AIM: Lines after the one containing "finish of the" are to be omitted; print exactly each line from the start of the records up to and including it.

DATA FOR THE TASK:
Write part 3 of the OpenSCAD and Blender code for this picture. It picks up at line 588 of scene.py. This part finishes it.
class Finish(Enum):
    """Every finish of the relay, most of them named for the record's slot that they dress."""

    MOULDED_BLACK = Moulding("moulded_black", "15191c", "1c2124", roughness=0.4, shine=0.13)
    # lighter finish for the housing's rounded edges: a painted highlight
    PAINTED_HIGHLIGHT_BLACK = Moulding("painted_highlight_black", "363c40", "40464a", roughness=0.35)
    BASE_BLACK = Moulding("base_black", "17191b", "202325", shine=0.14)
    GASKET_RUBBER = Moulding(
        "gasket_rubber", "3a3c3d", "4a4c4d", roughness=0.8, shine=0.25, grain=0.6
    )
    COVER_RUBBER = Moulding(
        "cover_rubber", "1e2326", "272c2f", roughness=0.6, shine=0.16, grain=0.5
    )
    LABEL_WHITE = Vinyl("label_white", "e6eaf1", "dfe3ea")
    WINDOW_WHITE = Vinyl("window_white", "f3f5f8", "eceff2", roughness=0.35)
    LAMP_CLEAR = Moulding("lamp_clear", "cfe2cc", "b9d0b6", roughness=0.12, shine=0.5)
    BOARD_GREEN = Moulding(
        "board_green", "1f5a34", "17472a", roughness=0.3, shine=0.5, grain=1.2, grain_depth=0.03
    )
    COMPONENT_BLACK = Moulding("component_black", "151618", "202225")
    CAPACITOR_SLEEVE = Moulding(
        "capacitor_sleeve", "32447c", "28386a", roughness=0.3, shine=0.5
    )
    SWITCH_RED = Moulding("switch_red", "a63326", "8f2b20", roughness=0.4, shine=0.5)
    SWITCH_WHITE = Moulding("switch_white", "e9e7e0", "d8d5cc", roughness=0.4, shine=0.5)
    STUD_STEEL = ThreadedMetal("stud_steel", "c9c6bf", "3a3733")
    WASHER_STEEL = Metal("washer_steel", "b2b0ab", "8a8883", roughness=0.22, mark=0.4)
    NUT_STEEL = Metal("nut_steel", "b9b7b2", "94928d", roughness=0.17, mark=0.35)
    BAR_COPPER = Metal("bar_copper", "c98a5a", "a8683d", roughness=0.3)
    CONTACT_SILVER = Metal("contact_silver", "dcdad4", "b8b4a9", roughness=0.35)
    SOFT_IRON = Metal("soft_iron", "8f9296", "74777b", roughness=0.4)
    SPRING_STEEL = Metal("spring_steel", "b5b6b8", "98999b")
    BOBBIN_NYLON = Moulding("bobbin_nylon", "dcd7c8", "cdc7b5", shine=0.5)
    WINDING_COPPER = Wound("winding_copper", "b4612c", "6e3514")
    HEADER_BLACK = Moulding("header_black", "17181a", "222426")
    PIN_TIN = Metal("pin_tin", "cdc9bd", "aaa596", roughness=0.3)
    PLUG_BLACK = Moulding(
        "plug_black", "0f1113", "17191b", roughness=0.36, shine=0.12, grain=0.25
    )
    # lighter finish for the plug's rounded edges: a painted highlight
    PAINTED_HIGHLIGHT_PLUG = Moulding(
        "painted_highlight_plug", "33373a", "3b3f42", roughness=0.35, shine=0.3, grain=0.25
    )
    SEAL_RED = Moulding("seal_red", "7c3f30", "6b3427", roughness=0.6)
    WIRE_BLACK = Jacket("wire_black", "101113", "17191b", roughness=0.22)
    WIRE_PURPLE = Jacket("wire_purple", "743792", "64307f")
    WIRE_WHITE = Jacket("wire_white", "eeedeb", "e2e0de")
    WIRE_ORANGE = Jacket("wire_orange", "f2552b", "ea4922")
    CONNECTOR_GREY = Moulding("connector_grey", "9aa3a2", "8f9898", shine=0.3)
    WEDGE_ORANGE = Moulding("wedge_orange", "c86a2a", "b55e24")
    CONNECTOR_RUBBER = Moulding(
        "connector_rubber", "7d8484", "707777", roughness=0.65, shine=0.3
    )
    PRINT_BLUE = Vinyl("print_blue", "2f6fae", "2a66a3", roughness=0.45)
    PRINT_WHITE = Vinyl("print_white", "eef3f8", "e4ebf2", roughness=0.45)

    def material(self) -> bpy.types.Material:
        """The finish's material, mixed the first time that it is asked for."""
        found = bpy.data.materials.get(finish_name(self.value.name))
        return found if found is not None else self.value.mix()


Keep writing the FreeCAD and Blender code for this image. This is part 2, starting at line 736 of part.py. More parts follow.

TASK RESULT:
Write part 3 of the OpenSCAD and Blender code for this picture. It picks up at line 588 of scene.py. This part finishes it.
class Finish(Enum):
    """Every finish of the relay, most of them named for the record's slot that they dress."""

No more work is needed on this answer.